Pemahaman inilah yang belakangan mulai diyakini banyak orang. Padahal, konsep awal kemunculan share cost hanyalah cara untuk saling berbagi dengan teman seperjalanan bukan mencari untung dengan membuka usaha jasa wisata.

Sedangkan untuk konteks usaha jasa wisata dengan mengambil keuntungan material disebut dengan open trip. Hampir mirip dengan share cost, yang membedakan open trip ini telah dikoordinir dengan baik oleh para pelaku bisnis wisata.

Traveler tak perlu lagi ribet mengurus tiket, penginapan hingga itinerary. Semua sudah diatur oleh tour operator, sedangkan peserta open trip hanya cukup membayar sekian rupiah sebagai gantinya.  Segala kebutuhan selama perjalanan telah terorganisir dengan baik, maka tak salah jika apa yang dilakukan mereka ini memperoleh keuntungan secara material.

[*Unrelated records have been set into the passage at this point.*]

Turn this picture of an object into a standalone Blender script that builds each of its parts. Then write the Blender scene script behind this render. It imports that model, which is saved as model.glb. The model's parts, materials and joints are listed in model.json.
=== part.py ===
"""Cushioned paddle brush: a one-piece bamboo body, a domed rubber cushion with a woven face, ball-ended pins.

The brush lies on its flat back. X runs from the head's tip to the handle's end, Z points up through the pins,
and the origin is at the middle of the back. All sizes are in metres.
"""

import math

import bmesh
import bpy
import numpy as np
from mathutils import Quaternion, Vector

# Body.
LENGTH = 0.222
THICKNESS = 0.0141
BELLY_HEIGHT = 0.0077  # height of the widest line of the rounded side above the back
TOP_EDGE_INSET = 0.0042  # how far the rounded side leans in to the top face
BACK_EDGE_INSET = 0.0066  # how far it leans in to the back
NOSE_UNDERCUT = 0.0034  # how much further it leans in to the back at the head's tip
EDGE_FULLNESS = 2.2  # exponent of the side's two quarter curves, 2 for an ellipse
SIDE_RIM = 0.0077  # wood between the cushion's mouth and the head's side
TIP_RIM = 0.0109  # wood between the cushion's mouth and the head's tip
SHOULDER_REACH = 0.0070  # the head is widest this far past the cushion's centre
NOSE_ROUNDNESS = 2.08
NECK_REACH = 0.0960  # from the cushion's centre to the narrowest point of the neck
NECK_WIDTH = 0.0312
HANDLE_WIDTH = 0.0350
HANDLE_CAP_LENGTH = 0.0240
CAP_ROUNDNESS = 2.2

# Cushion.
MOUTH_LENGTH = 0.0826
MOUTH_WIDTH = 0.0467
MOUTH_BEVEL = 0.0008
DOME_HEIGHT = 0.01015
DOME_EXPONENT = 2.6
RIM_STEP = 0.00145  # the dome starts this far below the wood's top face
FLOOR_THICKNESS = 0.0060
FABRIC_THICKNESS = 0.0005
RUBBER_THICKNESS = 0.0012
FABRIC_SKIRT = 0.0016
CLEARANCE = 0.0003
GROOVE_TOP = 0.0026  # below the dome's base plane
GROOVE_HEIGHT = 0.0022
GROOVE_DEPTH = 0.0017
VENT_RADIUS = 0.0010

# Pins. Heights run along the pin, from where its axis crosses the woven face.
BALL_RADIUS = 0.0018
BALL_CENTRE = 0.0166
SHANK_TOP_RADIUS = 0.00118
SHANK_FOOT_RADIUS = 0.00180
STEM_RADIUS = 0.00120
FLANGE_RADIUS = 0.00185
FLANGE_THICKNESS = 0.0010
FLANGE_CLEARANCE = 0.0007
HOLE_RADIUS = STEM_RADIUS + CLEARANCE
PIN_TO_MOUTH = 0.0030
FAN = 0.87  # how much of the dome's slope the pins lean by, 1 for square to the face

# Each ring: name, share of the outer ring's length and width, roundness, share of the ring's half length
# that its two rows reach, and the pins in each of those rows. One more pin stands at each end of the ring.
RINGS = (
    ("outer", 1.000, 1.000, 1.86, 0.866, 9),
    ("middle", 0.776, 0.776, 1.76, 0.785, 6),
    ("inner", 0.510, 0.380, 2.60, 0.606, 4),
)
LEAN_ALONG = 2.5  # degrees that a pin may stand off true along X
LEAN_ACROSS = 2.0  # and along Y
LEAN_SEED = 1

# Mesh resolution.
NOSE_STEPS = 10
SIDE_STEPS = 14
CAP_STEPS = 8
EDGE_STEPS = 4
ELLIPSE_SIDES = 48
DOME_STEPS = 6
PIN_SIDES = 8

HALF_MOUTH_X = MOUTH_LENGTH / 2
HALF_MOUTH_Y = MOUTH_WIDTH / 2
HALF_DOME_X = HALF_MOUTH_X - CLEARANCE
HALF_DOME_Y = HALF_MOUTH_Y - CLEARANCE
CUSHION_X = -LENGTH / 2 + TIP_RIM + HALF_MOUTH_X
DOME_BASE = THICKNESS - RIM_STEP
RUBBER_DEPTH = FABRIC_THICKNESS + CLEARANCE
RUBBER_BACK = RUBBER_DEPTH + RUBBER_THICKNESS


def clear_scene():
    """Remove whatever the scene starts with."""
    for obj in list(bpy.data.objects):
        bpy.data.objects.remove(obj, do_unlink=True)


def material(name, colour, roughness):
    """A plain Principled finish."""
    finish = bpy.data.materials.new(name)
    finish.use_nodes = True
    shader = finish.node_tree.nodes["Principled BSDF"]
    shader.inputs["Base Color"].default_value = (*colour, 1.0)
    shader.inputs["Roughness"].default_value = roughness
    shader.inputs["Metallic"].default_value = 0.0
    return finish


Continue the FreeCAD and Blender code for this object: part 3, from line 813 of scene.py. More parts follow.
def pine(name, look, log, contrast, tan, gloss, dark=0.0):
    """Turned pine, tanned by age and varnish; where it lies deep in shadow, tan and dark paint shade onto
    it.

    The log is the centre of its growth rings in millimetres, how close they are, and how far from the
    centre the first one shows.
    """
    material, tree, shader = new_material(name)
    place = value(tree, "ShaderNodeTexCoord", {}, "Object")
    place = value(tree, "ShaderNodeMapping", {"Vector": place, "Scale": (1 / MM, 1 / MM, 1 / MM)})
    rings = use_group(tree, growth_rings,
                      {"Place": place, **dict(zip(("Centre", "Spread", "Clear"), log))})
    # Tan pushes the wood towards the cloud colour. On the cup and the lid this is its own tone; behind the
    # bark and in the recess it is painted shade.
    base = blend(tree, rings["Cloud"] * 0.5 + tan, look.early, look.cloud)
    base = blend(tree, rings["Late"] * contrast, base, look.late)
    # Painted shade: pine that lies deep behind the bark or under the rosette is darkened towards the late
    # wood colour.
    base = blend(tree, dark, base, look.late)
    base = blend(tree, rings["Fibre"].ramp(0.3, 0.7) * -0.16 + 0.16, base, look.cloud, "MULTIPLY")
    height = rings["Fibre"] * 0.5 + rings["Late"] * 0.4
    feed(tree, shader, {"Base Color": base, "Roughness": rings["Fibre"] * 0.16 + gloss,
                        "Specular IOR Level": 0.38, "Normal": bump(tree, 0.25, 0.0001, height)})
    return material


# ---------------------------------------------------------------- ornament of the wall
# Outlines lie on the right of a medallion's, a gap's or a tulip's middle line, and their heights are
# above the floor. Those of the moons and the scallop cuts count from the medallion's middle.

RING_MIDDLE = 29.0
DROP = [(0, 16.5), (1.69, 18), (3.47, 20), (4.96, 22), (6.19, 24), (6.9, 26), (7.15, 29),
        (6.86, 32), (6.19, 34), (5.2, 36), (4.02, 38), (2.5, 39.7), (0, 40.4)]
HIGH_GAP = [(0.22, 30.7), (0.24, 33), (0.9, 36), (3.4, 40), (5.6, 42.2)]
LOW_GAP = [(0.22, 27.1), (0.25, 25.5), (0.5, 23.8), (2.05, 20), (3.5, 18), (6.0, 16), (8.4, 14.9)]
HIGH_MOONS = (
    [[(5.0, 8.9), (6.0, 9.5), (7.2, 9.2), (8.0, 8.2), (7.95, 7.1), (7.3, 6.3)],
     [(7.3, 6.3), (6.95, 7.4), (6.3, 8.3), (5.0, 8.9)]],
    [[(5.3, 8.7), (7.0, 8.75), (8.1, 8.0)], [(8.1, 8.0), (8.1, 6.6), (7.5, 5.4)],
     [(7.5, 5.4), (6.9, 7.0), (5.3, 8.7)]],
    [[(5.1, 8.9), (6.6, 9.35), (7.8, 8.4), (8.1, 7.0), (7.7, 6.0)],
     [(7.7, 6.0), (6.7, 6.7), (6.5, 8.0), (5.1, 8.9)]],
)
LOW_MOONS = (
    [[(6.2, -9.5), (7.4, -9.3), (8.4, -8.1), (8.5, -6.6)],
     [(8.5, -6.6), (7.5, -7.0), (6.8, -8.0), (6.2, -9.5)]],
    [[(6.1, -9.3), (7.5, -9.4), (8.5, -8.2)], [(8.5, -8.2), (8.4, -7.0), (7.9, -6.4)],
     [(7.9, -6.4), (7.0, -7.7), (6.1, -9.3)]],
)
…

Baca juga: Lebih pilih jalan sendirian, ikut open trip, atau biro perjalanan? 

Begitupun dengan private trip. Gaya perjalanan ini pun tak jauh beda dengan open trip. Hanya saja, fasilitas yang disediakan menyesuaikan dengan kebutuhan peserta. Ingin lakukan perjalanan dengan berapa orang, siapa peserta yang boleh ikut di dalamnya, dan berapa lama, semua disesuaikan dengan kemauan peserta private trip.

Jonathan Thamrin menambahkan, “Para traveler yang suka jalan-jalan sendirian lebih cocok kalau ikut open trip karena di sana dia akan bertemu banyak teman baru dan biaya yang dikeluarkan pun lebih hemat. Sedangkan untuk mereka yang memiliki karakter introvert dan kurang suka membaur dengan orang lain, mungkin lebih cocok untuk mengikuti private trip.”

Private trip akan memberikan keleluasaan kepada peserta untuk memilih teman seperjalanan, penginapan mana yang diinginkan, dan berapa lama perjalanan.

Sedangkan bagi Jonathan Thamrin pribadi, dari ketiga gaya perjalanan tersebut, open trip dan private trip jadi opsi yang dipilihnya. Saat ingin menikmati perjalanan di tengah kesibukan yang padat, lebih mudah ikut open trip. Tinggal memilih jadwal yang sesuai, semua bisa berjalan lancar, simpel dan tidak ribet.